Matthias Weckmann [Weckman] was a North German musician and composer of the Baroque period. His musical training took place in Dresden, as a chorister at the Dresden court chapel (Saxon Court) (1630-1633), where he was a pupil of Heinrich Schütz and studied organ and singing. In 1633 he went to Hamburg to study with famous organist Jacob Praetorius (Schultze) at the Saint Peter's church (Petrikirche). He was introduced to the Italian concertato, polychoral and monodic styles - because Schütz had journeyed in Italy when a young man and he had met Giovanni Gabrieli and Monteverdi - as well as the style of Jan Pieterszoon Sweelinck's pupils, some of whom had settled in Hamburg. Weckmann travelled for the first time to Denmark in 1637 with Heinrich Schütz.
Upon his return to Dresden in 1637, Matthias Weckmann became organist at the Electoral Court of Saxony from 1638 to 1642. In 1642 he followed Schütz to Nykøbing (Falster), Denmark, and was organist at the chapel there until 1647 (during the Thirty Years War). During a new (and his last) stay in Dresden from 1649 to 1655, he met Johann Jakob Froberger during a musical competition which had been organized by the Elector. They remained friends and in correspondence with each other. In 1655, after a competition, he was named titular organist at Saint James church (Jakobkirche) in Hamburg, and spent his remaining life there. He founded a renowned orchestral ensemble, the so-called Collegium Musicum in Hamburg. This was the most productive period of his life, and he composed much of his extant music, which includes cantatas, choral works, canzonas, sonatas, and keyboard music. His compositions of this time include a collection of 1663, which set sacred texts mentioning the terrible plague which killed many of his colleagues in Hamburg that year, including Johann Heinrich Scheidemann.

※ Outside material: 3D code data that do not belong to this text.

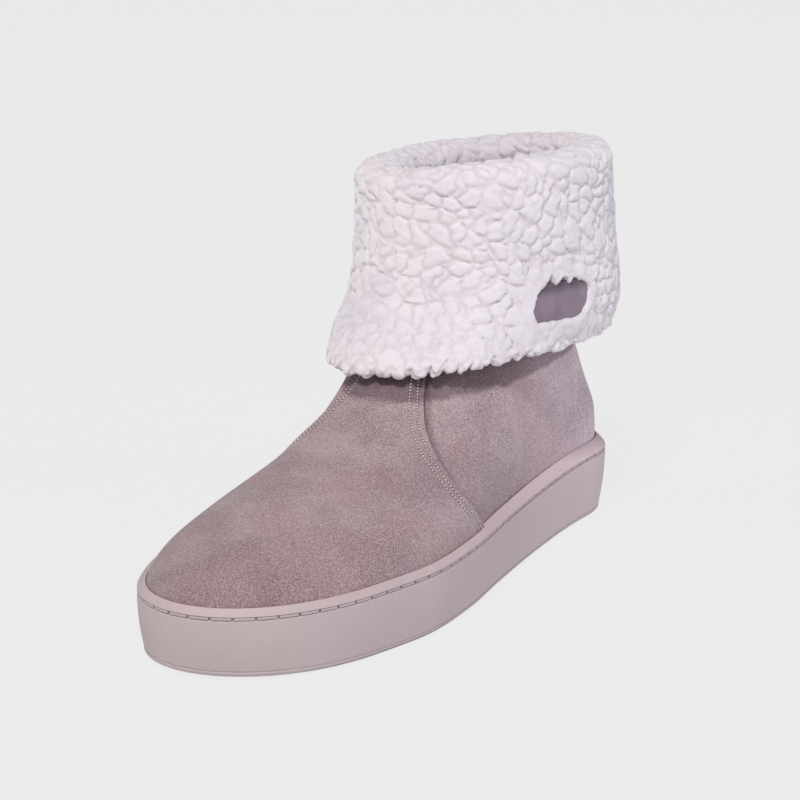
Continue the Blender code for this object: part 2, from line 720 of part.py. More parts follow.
for old in list(bpy.data.objects):
    bpy.data.objects.remove(old, do_unlink=True)

centre([make_cupsole(), make_insole(), make_upper(), make_vamp(), make_cuff(), make_patch()])
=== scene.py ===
"""Looks of a left pull-on ankle boot: suede upper, fleece cuff folded over the shaft, rubber cup sole.

Shoe coordinates, as in the solid model: s runs from the heel to the toe, x to the outer side, z up.
"""
import itertools
import math

import bpy
import numpy as np
from mathutils import Matrix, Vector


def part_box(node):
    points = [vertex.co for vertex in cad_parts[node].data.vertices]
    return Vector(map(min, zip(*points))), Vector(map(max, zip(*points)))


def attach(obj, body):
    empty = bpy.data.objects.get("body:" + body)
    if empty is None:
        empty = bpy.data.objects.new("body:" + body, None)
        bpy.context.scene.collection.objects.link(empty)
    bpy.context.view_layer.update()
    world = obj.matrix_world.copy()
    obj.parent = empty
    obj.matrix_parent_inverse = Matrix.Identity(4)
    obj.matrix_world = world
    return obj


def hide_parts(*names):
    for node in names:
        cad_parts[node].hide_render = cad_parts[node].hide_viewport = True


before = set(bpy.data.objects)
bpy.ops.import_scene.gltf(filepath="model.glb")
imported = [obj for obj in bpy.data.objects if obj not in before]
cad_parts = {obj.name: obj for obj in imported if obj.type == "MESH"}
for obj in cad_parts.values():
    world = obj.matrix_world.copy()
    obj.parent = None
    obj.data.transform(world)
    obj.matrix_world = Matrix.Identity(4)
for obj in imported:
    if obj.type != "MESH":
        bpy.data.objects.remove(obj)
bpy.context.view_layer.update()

# Cup sole: one moulding of matt rubber that the upper is glued into. Its wall leans in to the ground, a
# channel with moulded mock stitches runs under the shoulder, and a lip turns in to the suede.
SOLE_LENGTH = 0.270
BALL_WIDTH = 0.0924
HEEL_CAP = 0.0364
TOE_CAP = 0.0628
HEEL_ROUNDNESS = 2.95
TOE_ROUNDNESS = 2.78
CUP_FLOOR = 0.0120
WALL_DRAFT = 0.0021
LIP_WIDTH = 0.0045
CHANNEL_WIDTH = 0.0014
CHANNEL_DEPTH = 0.0010
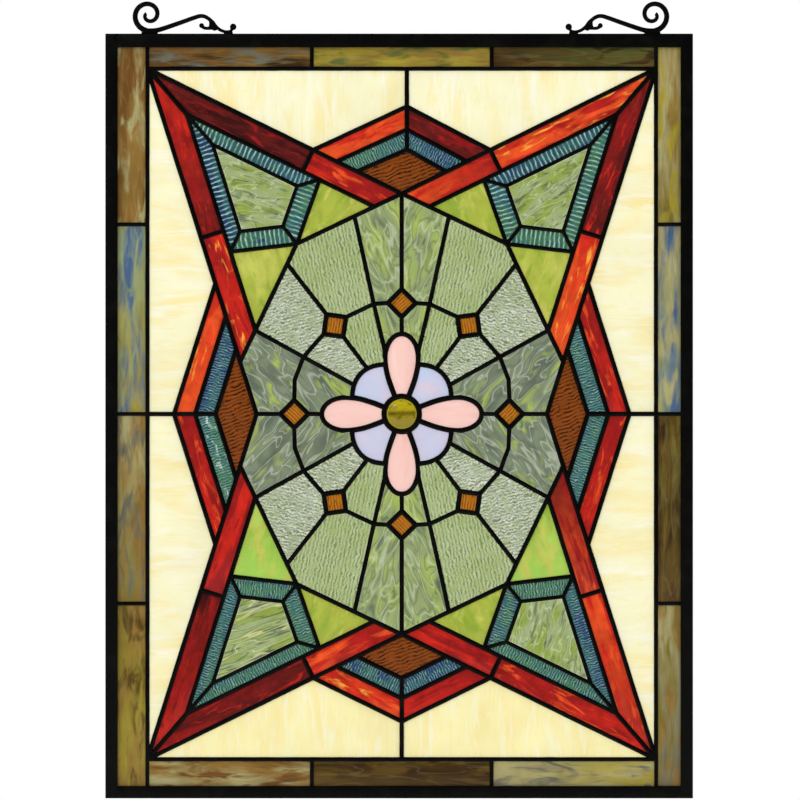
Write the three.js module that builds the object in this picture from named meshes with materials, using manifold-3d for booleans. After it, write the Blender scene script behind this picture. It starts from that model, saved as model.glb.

Matthias Weckmann composed sacred concertos, songs, various sonatas for 3-4 instruments, sacred and secular keyboard works. He composed, for the organ, choral variations and chorale preludes, for the harpsichord, pieces that mix Italian and French influences (harpsichord suites, canzonas etc.), as well as orchestral and vocal sacred music. He copied a lot of different genres of music of his teachers and contemporaries: Monteverdi, Heinrich Schütz, Froberger (Froberger and Weckmann were friends), Chambonnieres, J.H. Scheidemann, Sweelinck, Jacob Praetorius. Stylistically, he mostly followed the progressive tendencies of Heinrich Schütz, including the concertato idiom and the trend to increasing chromaticism and contrapuntal and motivic complexity; in this regard he went against the prevailing trends of the time towards simplification, much of which can be seen in Schütz's later music. Weckmann is a good example of a composer whose works would have been completely lost to history, had it not been for the 19th century interest in researching the predecessors of J.S. Bach.